━━ Data for processing ━━

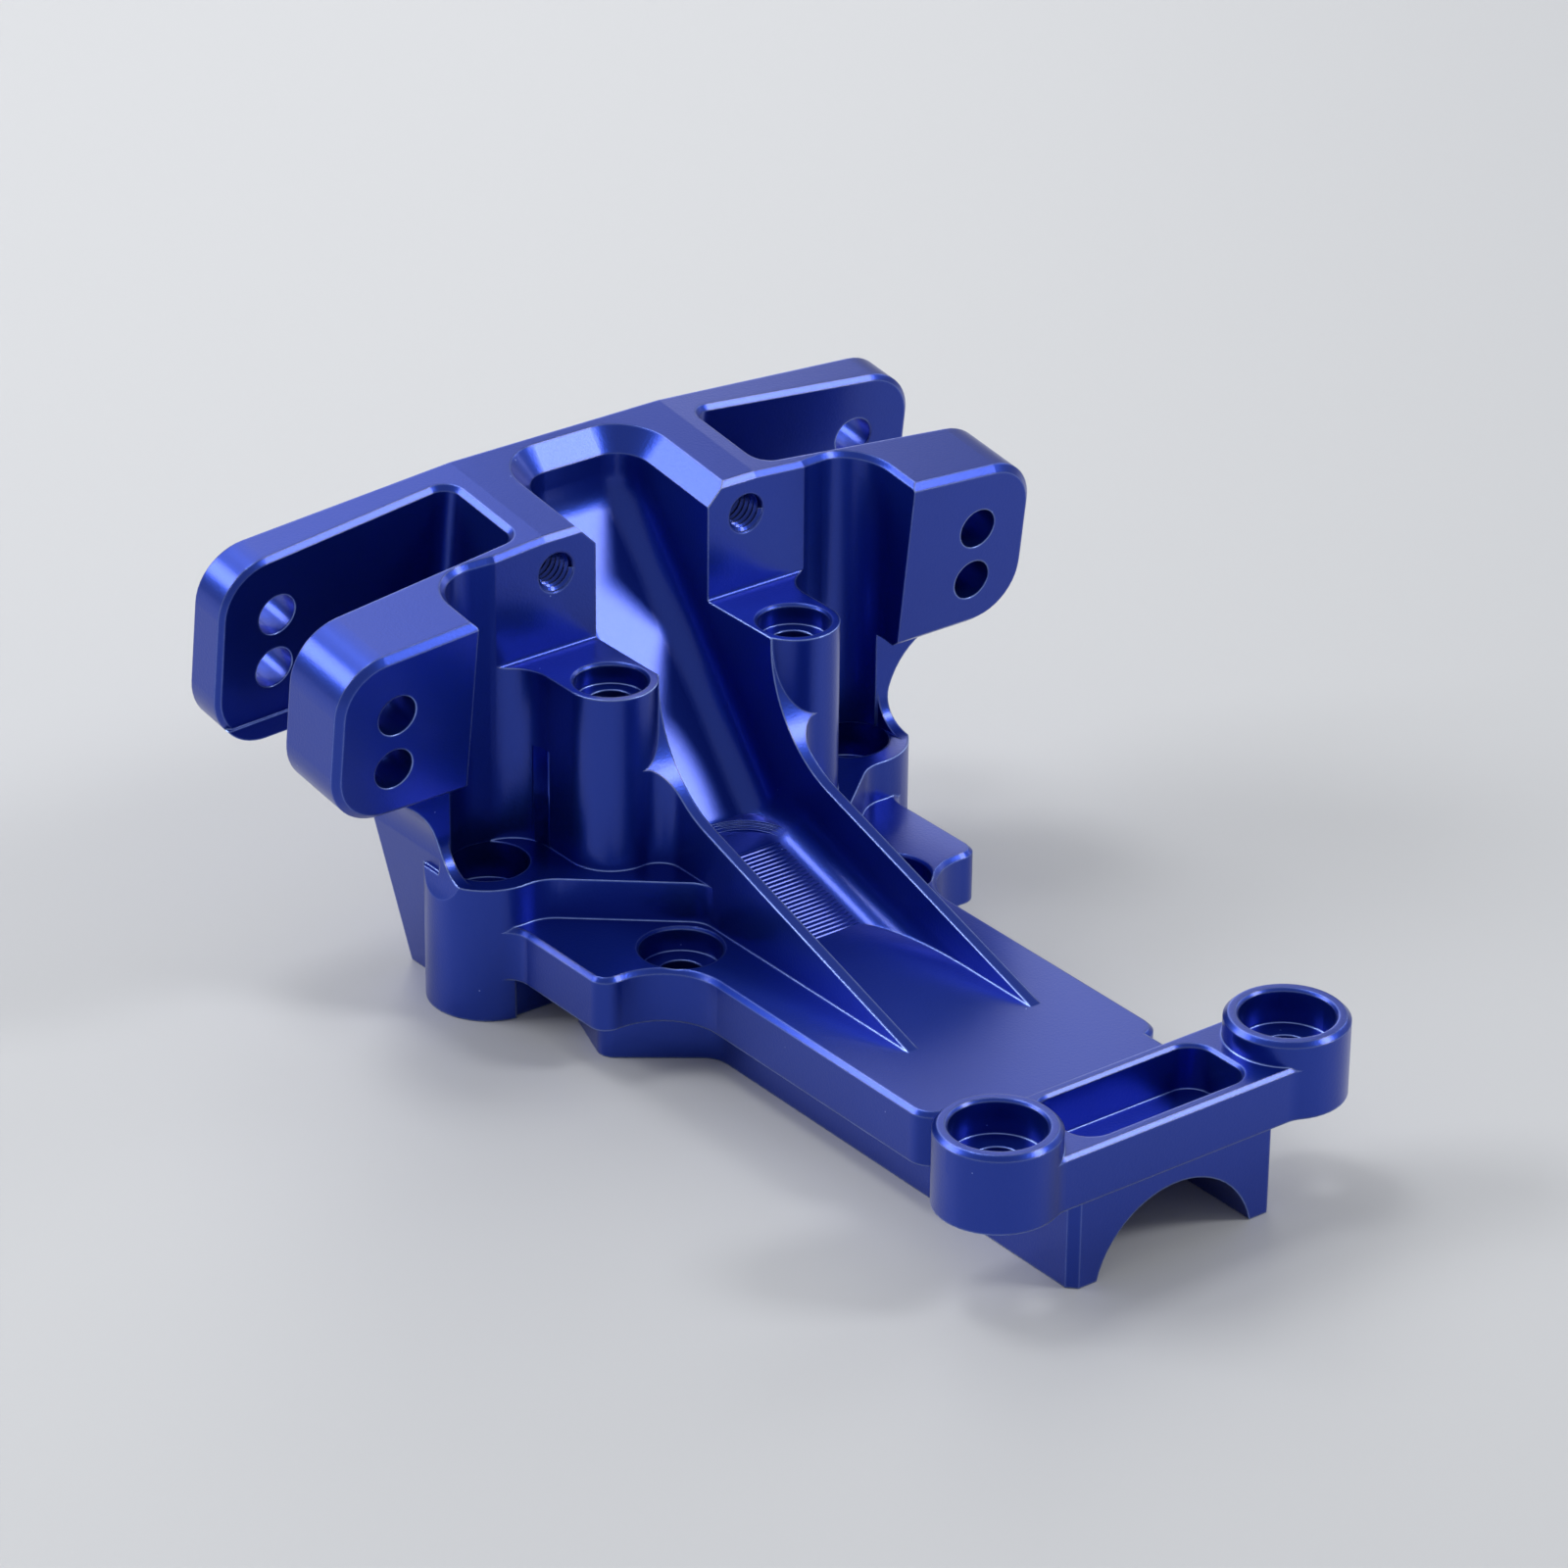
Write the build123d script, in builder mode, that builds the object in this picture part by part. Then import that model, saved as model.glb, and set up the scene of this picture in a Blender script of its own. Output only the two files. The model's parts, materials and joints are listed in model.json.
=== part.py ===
"""Gearbox cover: one piece milled from aluminium bar, then anodised.

The origin lies on the joint face, on the centre plane, midway between the two
front screws. X runs across the cover, Y runs back along it and Z points up.
The right half is built first and then mirrored.
"""
from build123d import *
from math import cos, radians, sin, tan
import os

# Tunnels under the cover: the shaft axes lie a little below the joint face
axis_drop = 2.3
nose_arch_radius = 9.5
nose_arch_length = 11.0
tunnel_radius = 7.0
gear_bay_radius = 13.0
gear_bay_width = 16.0
gear_bay_y = 66.0
window_start_y = 62.2
window_length = 4.6

# Nose bar with two screw bosses and a slot
boss_spacing = 34.5
boss_radius = 6.0
boss_top = 17.0
boss_bore_radius = 4.55
boss_bore_depth = 3.6
screw_hole_radius = 2.2
bar_bottom = 9.0
bar_top = 14.5
bar_front = 5.1
bar_corner = 3.0
bar_edge = 0.35
slot_length = 20.0
slot_width = 8.3
slot_centre_y = 0.5
slot_floor = 9.8
slot_corner = 2.5
nose_width = 24.4
nose_setback = 0.15
nose_corner = 0.9

# Neck plate and the flange that widens behind it
plate_top = 10.1
plate_bottom = 4.5
plate_width = 28.6
plate_start_y = 13.7
plate_corner = 2.5
flange_width = 46.4
flange_step = 2.4
flange_start_y = 52.3
flange_corner = 1.8
low_body_inset = 2.0
low_body_waist = 3.0
low_body_waist_y = 48.4
low_body_shoulder_y = 55.2
low_body_taper = 2.4

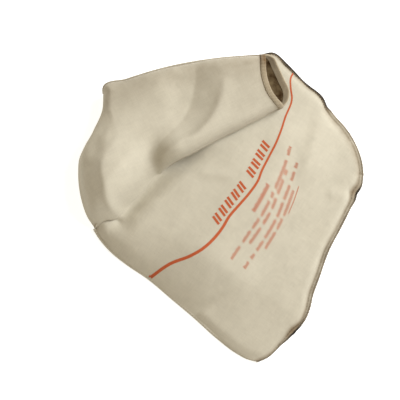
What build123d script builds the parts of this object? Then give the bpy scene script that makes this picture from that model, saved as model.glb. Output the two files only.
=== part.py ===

━━━

● Problem to solve: Look above for lines with the word "Output" and copy them all.

● Answer to this problem:
Write the build123d script, in builder mode, that builds the object in this picture part by part. Then import that model, saved as model.glb, and set up the scene of this picture in a Blender script of its own. Output only the two files. The model's parts, materials and joints are listed in model.json.
What build123d script builds the parts of this object? Then give the bpy scene script that makes this picture from that model, saved as model.glb. Output the two files only.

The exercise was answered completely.